Most communities view short-term rentals as a necessary component (or necessary evil) of their housing markets and tourism industries. Homeowners with onerous mortgages, not to mention tenants with high rents, have come to depend on the income generated by nightly rentals to meet their monthly obligations. With international tourism at record levels, the demand for accommodations in major tourist destinations regularly outstrips the supply of available hotel, motel and traditional bed and breakfast rooms. Short-term rentals fill in the gaps and allow visitors to keep pumping money into local economies.
Aware that outlawing short-term rentals, despite the immense pressure doing so would remove from a rental market like Toronto’s, is currently out of the question, a number of cities are attempting to do the next best thing: instituting new bylaws and regulations most short-term investors should be able to swallow.
Here are three cities where Airbnb-ers will need to make changes in 2020:
Calgary As of February 1, Airbnb or other short-term rental services are now required to obtain a business license or face a $1,000 penalty for repeated violations in Calgary. Licences for properties with four bedrooms or less cost $100; those for larger properties cost $276, which includes the cost of a fire inspection.
An additional measure may cause some investors a little pain. Hosts in Calgary can no longer book overlapping stays. The owner of a property with three bedrooms, for example, can rent all three as a single booking, but they cannot be rented out to separate parties simultaneously.

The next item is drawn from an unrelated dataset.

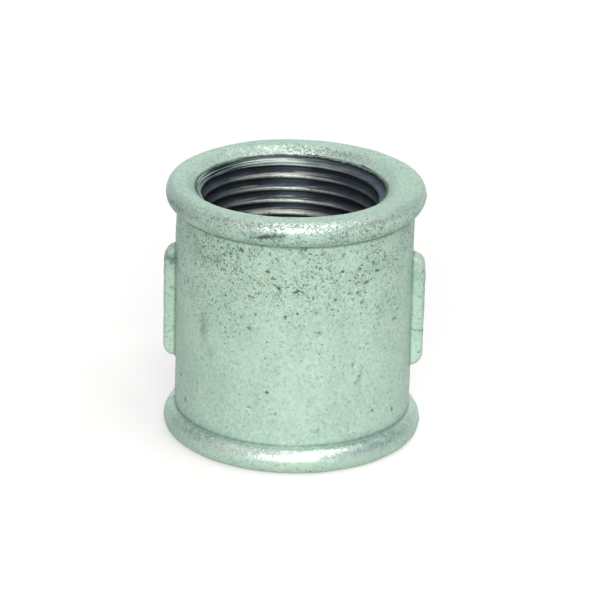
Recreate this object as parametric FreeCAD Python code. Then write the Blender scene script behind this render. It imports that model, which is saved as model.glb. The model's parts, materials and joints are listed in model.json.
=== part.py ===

Alberta plans to introduce a tourism levy on short-term rentals in the province as part of its 2020 budget.
Saskatoon The short-term rental situation remains fluid in Saskatoon, where a rapidly increasing Airbnb scene means most properties are operating outside of zoning and licensing regulations. City councillors are scrambling for a new regulatory framework.
The city has parsed short-term rentals into two categories: homestays, where rooms are rented out in an owner’s principle residence; and short-term rentals, those operated in other properties. Beyond the definitions, little has been decided. Three proposed sets of rules are currently up for debate:
Saskatoon is proposing a limit of six guests per property and requiring two on-site parking spaces, one for principle use and one for guests. Condo owners will need to receive written permission to run a short-term rental operation from their condo corporation. Permission must also be granted by the property owner if the short-term renal operator is hosting in a property they don’t themselves own.
Oakville Oakville passed regulations in March 2018 limiting short-term rentals to a landlord’s principal residence. The city is in the process of delivering letters to hosts apprising them of an annual $237 dollar license fee. It is also informing online rental operators of a $44,500 charge to cover the city’s enforcement costs. (Short-term rental platforms have been charged a $5,000 fee in nearby Toronto, in addition to an ongoing charge of $1 per nightly booking.) Airbnb has yet to pay, but continues to advertise rentals in Oakville, rendering its operation there technically illegal.
The next area to be hit by new Airbnb regulations will be Toronto. After lengthy challenges to the city’s short-term rental bylaws, new guidelines are scheduled to be put in place this spring. Individual operators will need to register with the city and will be required to pay a quarterly four percent Municipal Accommodation Tax.